Sunday, 11 April 2021

Balscote Quarry & Grimsbury Reservoir : 09-11 April 2021

I arrived at Balscote early on Friday but found Mike Prentice already present. On the water he'd located a ringed plover and yellow wagtail which showed on the closest island, over the top of the gorse. It was my first visit since the viewing area had been modified a little and I liked it - much better setup for scopes and for general viewing of the "big sky'. I set up the scope and locked onto the plover but was confused as this one was a little ringed ... aha there were two birds, one of each species.

Ringed and little ringed plover
Ringed plover and yellow wagtail

All the usual suspects were there and there was a surprise appearance from a single remaining female brambling, still hanging on in there. The jays seem to be getting bolder and two could be seen and were calling regularly. At one point it looked like one was going to land on 'Steve's perch' but it caught sight of me and veered off. Soon nine sand martin were swarming around the tower and hanging on - hopefully we shall have a breeding colony this year. I posted that I'd had a great morning on the WhatsApp group and seen 38 sepcies before breakfast (8.30am) - this prompted a suggestion from Mark Ribbons of a pre-breakfast challenge when John Friendship-Taylor pitched in that he'd reached 43 earlier in the week.

Sand martin

I returned at sunset and was entertained by the birds going to roost. What a spendid evening.

Balscote Quarry

I was back at Balscote again on Saturday morning, but not until 6.45am - this time Mike Prentice and Iain Brown had beaten me to it and asked 'what time I called this?' - very funny!

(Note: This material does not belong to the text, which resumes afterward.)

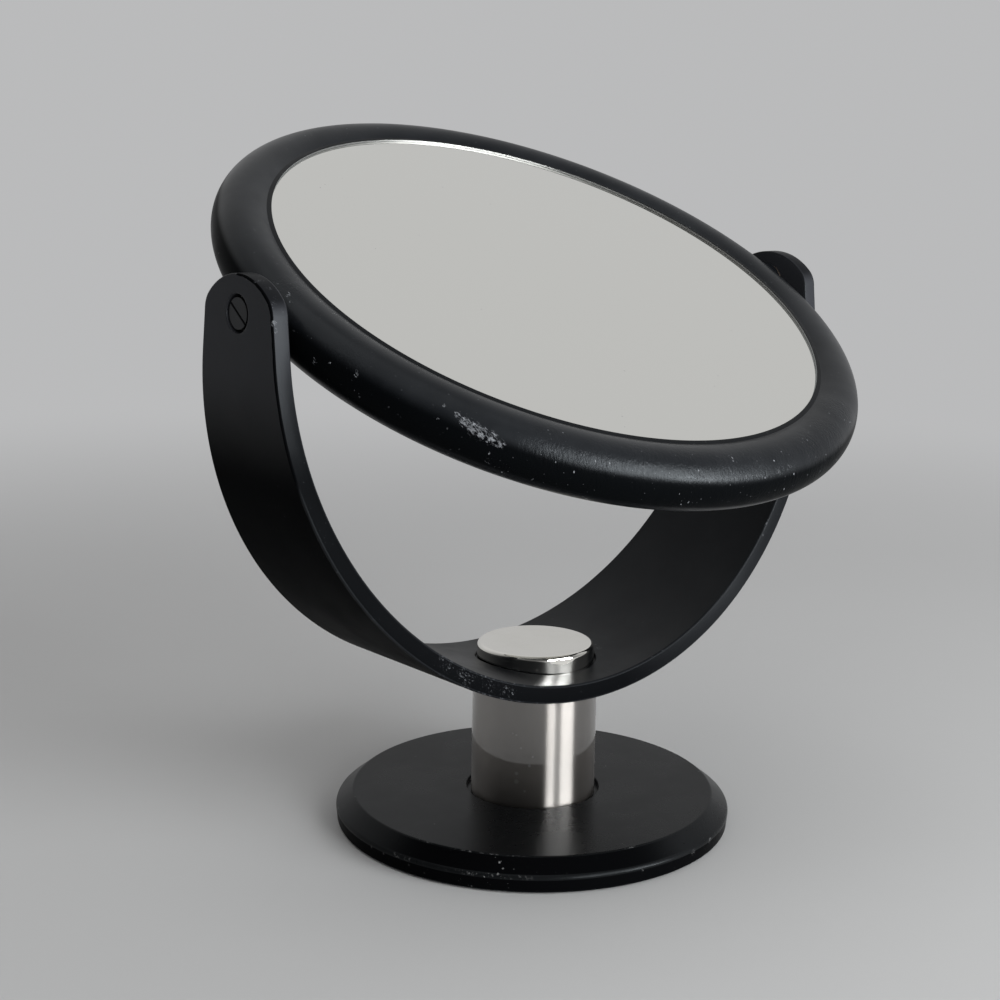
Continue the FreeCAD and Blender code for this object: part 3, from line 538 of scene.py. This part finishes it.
# the yoke: a band bent to a U, worked out flat as (along, across) and then bent. The skin turns matt below
# the heights mattFrom (outer face) and frontMatt (front flat), and above lineFrom (outer front edge) and
# tipFrom (tips of the ears), each over the distance that follows it. A block is what a face leaves out
# round a hole: its reach along the band and its share of the band's width.
yokeSizes = {"outer": 87.7, "thick": 4.3, "centre": 124.25, "earHalf": 13.45, "shoulder": 132.9,
             "taper": 0.10171, "corner": 6.0, "cornerSide": 7.45, "crown": 16.882, "crownCentre": 124.968,
             "junction": 46.77, "ease": 0.5, "pivot": 133.2, "sink": 4.3, "sinkDeep": 2.5, "bush": 3.02,
             "capSeat": 15.3, "capFloor": 40.85, "tubeSeat": 15.9, "tubeTop": 37.9, "spigot": 14.2,
             "spigotLow": 33.9, "bolt": 3.3, "mouth": 0.2, "mattFrom": 122.0, "mattOver": 30.0,
             "frontMatt": 140.0, "frontOver": 42.0, "frontShare": 0.78, "lineFrom": 88.0, "lineOver": 12.0,
             "tipFrom": 134.0, "tipOver": 3.0, "tipShare": 0.55, "pivotBlock": (6.8, 0.55),
             "seatBlock": (20.5, 0.88)}
# mean radius of the bent band, its length along a quarter turn, and how far along the flat band a height
# on the upright stretch lies beyond that height
bandRadius = yokeSizes["outer"] - yokeSizes["thick"] / 2
bandQuarter = bandRadius * np.pi / 2
bandLift = bandQuarter - yokeSizes["centre"]


def bandPoint(along, across, deep):
    # bends the flat band: r = outer - deep, turn = along / mean radius up to a quarter each way, then
    # straight up: (r sin turn, across, centre - r cos turn + rest of the way)
    turn = np.minimum(np.abs(along) / bandRadius, np.pi / 2)
    rest = np.maximum(np.abs(along) - bandQuarter, 0)
    r = yokeSizes["outer"] - deep
    x, z = np.sign(along) * r * np.sin(turn), yokeSizes["centre"] - r * np.cos(turn) + rest
    return np.stack(np.broadcast_arrays(x, across, z), -1)


def yokeOutline():
    # half of the outline from the post to the tip of an ear: along, half width (0 where it tapers), and the
    # turn of its normal
    size = yokeSizes
    foot = np.linspace(0, bandQuarter, 73)[:-1]
    upright = np.linspace(bandQuarter, size["shoulder"] + bandLift, 9)[:-1]
    corner = np.radians(np.linspace(0, size["junction"], 9))[:-1]
    crown = np.radians(np.linspace(size["junction"], 90, 11))
    along = np.concatenate([foot, upright, size["shoulder"] + bandLift + size["corner"] * np.sin(corner),
                            size["crownCentre"] + bandLift + size["crown"] * np.sin(crown)])
    half = np.concatenate([foot * 0, upright * 0, size["cornerSide"] + size["corner"] * np.cos(corner),
                           size["crown"] * np.cos(crown)])
    return along, half, np.concatenate([foot * 0, upright * 0, corner, crown])


def edgeAt(outline, inset, deep):
    # outline moved inwards along its normal; below the shoulder the width follows the point's height
    along, half, turn = outline
    movedAlong = along - inset * np.sin(turn)
    height = bandPoint(movedAlong, 0, deep)[..., 2]
    tapered = yokeSizes["earHalf"] + yokeSizes["taper"] * (yokeSizes["shoulder"] - height) - inset
    return movedAlong, np.where(half > 0, half - inset * np.cos(turn), np.where(turn > 0, 0, tapered))


def yokeRim(outline):
    # a rounded profile of (inset, depth) carried once round the outline
    size = yokeSizes
    ease, last = size["ease"], len(outline[0]) - 1
    bend = np.linspace(0, np.pi / 2, 6)
    inset = np.concatenate([ease - ease * np.sin(bend), ease - ease * np.cos(bend)])
    deep = np.concatenate([ease - ease * np.cos(bend), size["thick"] - ease + ease * np.sin(bend)])
    rubbed = np.concatenate([np.sin(bend * 2) * 0.9 + 0.1, np.sin(bend * 2) * 0.9 + 0.1])
    order = np.concatenate([np.arange(last + 1), np.arange(last - 1, -1, -1), np.arange(1, last + 1),
                            np.arange(last - 1, 0, -1)])
    ends = np.concatenate([np.ones(2 * last + 1), -np.ones(2 * last - 1)])
    sides = np.concatenate([np.ones(last + 1), -np.ones(2 * last), np.ones(last - 1)])
    edges = [(edgeAt(outline, i, d), d) for i, d in zip(inset, deep)]
    rim = np.stack([bandPoint(ends * edge[0][order], sides * edge[1][order], d) for edge, d in edges], 1)
    # the front flat keeps its matt skin below the ears, less of it towards the right, and so do the ears'
    # tips and, from lineFrom upwards, the outer front edge
    x, z, front = rim[..., 0], rim[..., 2], rim[..., 1] < 0
    low = np.clip((size["frontMatt"] - z) / size["frontOver"], 0, 1) * front
    low = low * np.clip(1.2 - x / 45, 0, 1)
    high = np.clip((z - size["lineFrom"]) / size["lineOver"], 0, 1) * front
    tip = np.clip((z - size["tipFrom"]) / size["tipOver"], 0, 1)
    rimWear = np.broadcast_to(rubbed[None, :], rim.shape[:2]).copy()
    rimWear[:, :5] -= (high * (rimWear + 1))[:, :5]
    rimWear[:, 5:7] = -np.maximum(size["frontShare"] * low, size["tipShare"] * tip)[:, 5:7]
    return rim, rimWear, {"joinRows": True}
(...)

The ringed plover had flown off the evening before but the yellow wagtail remained and there were fewer sand martins - a single swallow passed over. I took a photo of a flock of golden plover that regularly took to the wing in the field SSW of the reserve and later I counted the birds to find the peak flock was 255 strong. There were three lapwing but eventually two relocated leaving just a single male.


Several chiffchaff called and an individual regularly sat in the trees behind. A couple of willow warbler also called with one passing through the blackthorn bushes at the rear of the viewing area.


Mike and Iain moved on but I stayed hoping to get somewhere near John's total of 43 before breakfast. Tim Price and Mark Ribbons both dropped in and were going to have a look at Grimsbury Reservoir and the pools alongside the M40 - rather a grand title for some flood puddles but they are holding several ringed and little ringed plovers, green sandpiper, yellow wagtails, mipits, etc. As it got close to my time to leave, one of the jays dropped in at the rear of the feeding area and gave good views. Finally the regular red-legged partidge waddled in, taking my total to 43. On the way home I added a house sparrow and a raven for a total of 45 - I had a roll and bacon to celebrate.


At lunchtime I noted that Mark Ribbons had found a common redstart at Grimsbury Reservoir and had got the news out. Unfortunately I was heading out to sit in a back garden with some friends for a chat - at least until it snowed! No twitch for me.

Sunday morning arrived and I was again out early and bumped into John F-T as we parked cars at Grimsbury Reservoir. We made for the west bank and found a yellow wagtail and a meadow pipit on the shore. Looking back to the sailing club we could see a single common sandpiper - my first of the year.

Common sandpiper

In the big oak tree by the gate into the water treatment works, John picked out c30 hirundines perched on the branches - not a sight you see often here - they usually use the fence or railings. Strolling on we stopped to look at several birds flitting around the bushes and eventually one flew out and perched low in the reservoir perimeter fence - it was a common redstart - result. We stalked the bird as it fed and eventually got good views, but my photos were a bit flaky - disappointed when I opened them at home later. Five white wagtails also showed.

Adrian Tysoe appeared and we watched the redstart as it made it's way along the bushes to the left of the path. At the end of the straight path it vanished and we made our way around to the plantation to see if it had relocated there or if a second was still present. Mike Pollard and Iain Brown then joined while Kevin Heath passed through - we couldn't relocate the bird. Mike, Kevin and John all left and Iain and I made our way back down the western shore. When we got to the bush we had first found the bird in, it flew right and out to the copse in the field beyond.

As we left we connected with the common sandpiper again and this time we had five yellow wagtails. Mike Curnow, Clive Payne, Adrian and Sandra Bletchly were all arriving as we reached the cars.

At home I read that Anthony Fowler had been heading for Grimsbury Reservoir through Hanwell Fields when he'd spotted a male common redstart, which became two. The one at Grimsbury was still showing and so there were three in total. I couldn't resist going to see if I could find these and perhaps get a better photo. Leaving my car I found Mike Prentice drawing up and we soon connected with one of the birds. As we watched, Kirsty Brannan appeared from the playing field where she'd been following both birds. The redstart entertained, dropping onto the ground in full view and perching in various bushes and trees, and at one point it bathed in the ditch behind which held a small amount of water. I headed home for lunch.